Osborne declined to comment on the potential capital raise. He says transferring Aotearoa's engagements to another credit union is an option available under the Friendly Societies and Credit Unions Act.
"It has been used many a time in the past. It's a process of transferring the activities, members etc, over to receiver credit unions. One day they're a member of ACU, and then the next day all of those engagements, not just with members but with creditors as well, are transferred into the receiving credit union entity," says Osborne.
"It's a mechanism our prudential supervisor is very familiar with and has worked in the past."
Asked whether Aotearoa was talking to any specific credit unions about a transfer he said it was, but declined to provide any names.
"The sector is relatively small now, and we're all somewhat closely interlinked via Co-op Money NZ. Our situation is known so we are working with Co-op Money NZ," says Osborne.
"We're making great progress with getting back to business as usual, that's why we're out there quite confidently talking to parties to construct a solution."
Loss breakdown
In a detailed breakdown of its financials, Aotearoa says key contributors to the loss are reduced loan fee income of about $950,000, reduced income from other business activities such as EFTPOS and ATM fees of about $350,000, reduced income from members of about $85,000, increases in staff and administration costs of about $300,000, and increases in loan provisioning of about $300,000. On a brighter financial note Aotearoa says new overdraft fees income of about $200,000 is expected to be earnt on a recurring basis.
As noted above, as of September 30, Aotearoa was in breach of its 11% minimum capital ratio under its trust deed, and also in breach of section 32 of the Non-Bank Deposit Takers Act. It has informed the Reserve Bank and trustee Covenant Trustee Services.
"The Credit Union needs to raise additional capital of approximately $2 million to comply with the capital ratio prescribed by its trust deed. The Supervisor [trustee] has now declared an event of default under the Credit Union’s Trust Deed. The Credit Union currently expects to remedy the breach by raising further capital pursuant to a capital raising initiative it is actively pursuing, or by transferring its engagements to another credit union, which the Credit Union is also actively pursuing. Aotearoa Credit Union has decided not to accept any new members until further notice," says Aotearoa.
Aotearoa's 2017 year loss included write-downs and write-offs of $750,062, with $529,832 stemming from internal costs related to the implementation of the Oracle Flexcube core banking system. There was also a $220,230 impairment on Aotearoa's investment in Co-op Money base capital notes. See more on challenges in the credit union sector here.
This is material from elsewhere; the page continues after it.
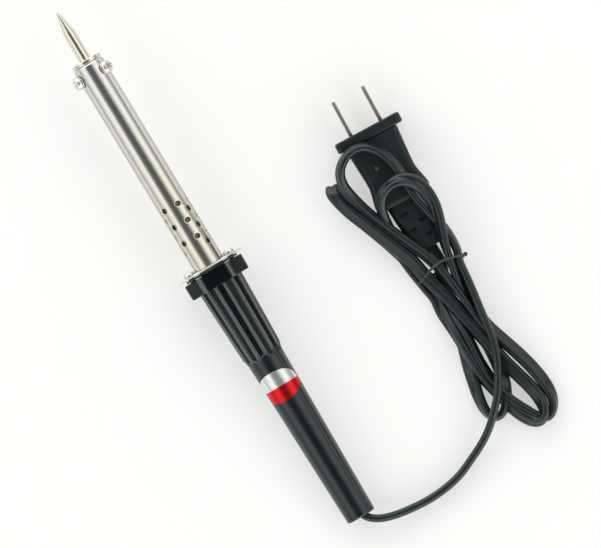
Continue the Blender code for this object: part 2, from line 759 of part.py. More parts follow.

*This article is a combination of two articles first published in our email for paying subscribers early on Thursday and Friday morning. See here for more details and how to subscribe.
10 Comments
Would appear the only credit union able to take them on is Baywide since First Credit Union has got the hump with NZ Co-op Money and is walking away (oddly enough part of their issue was the expensive system cost from Co-op money).
Aotearoa has been a basket case for some time..... outside of the systems issues the revenue drops listed above are a clear sign its past time for a transfer. Mgmt need to listen to the trustee and agree to transfer.
All the credit unions have investments in Co-op Money - If one rights down their value, shouldn't this be a warning to all. I wonder how much write down the larger credit unions are going to have to make, and whether such write downs will impact the other smaller ones as well. I also wonder what the costs of implementation are going to look like for the larger ones as well. Not a good time to be a credit union. Whatever happened to the Co-op money CEO who set this off?
Laughably the “innovative and visionary” CEO Henry Lynch, as described by coop Chair Claire Matthews of Massey University in the press release announcing his resignation to spend more time with his family (Tui ad) left before the huge thumping $2 million loss was announced to the member credit unions has now turned up as a Director of Transparency International. So to be transparent, how much did Oracle cost vs how much Henry and Claire said it would???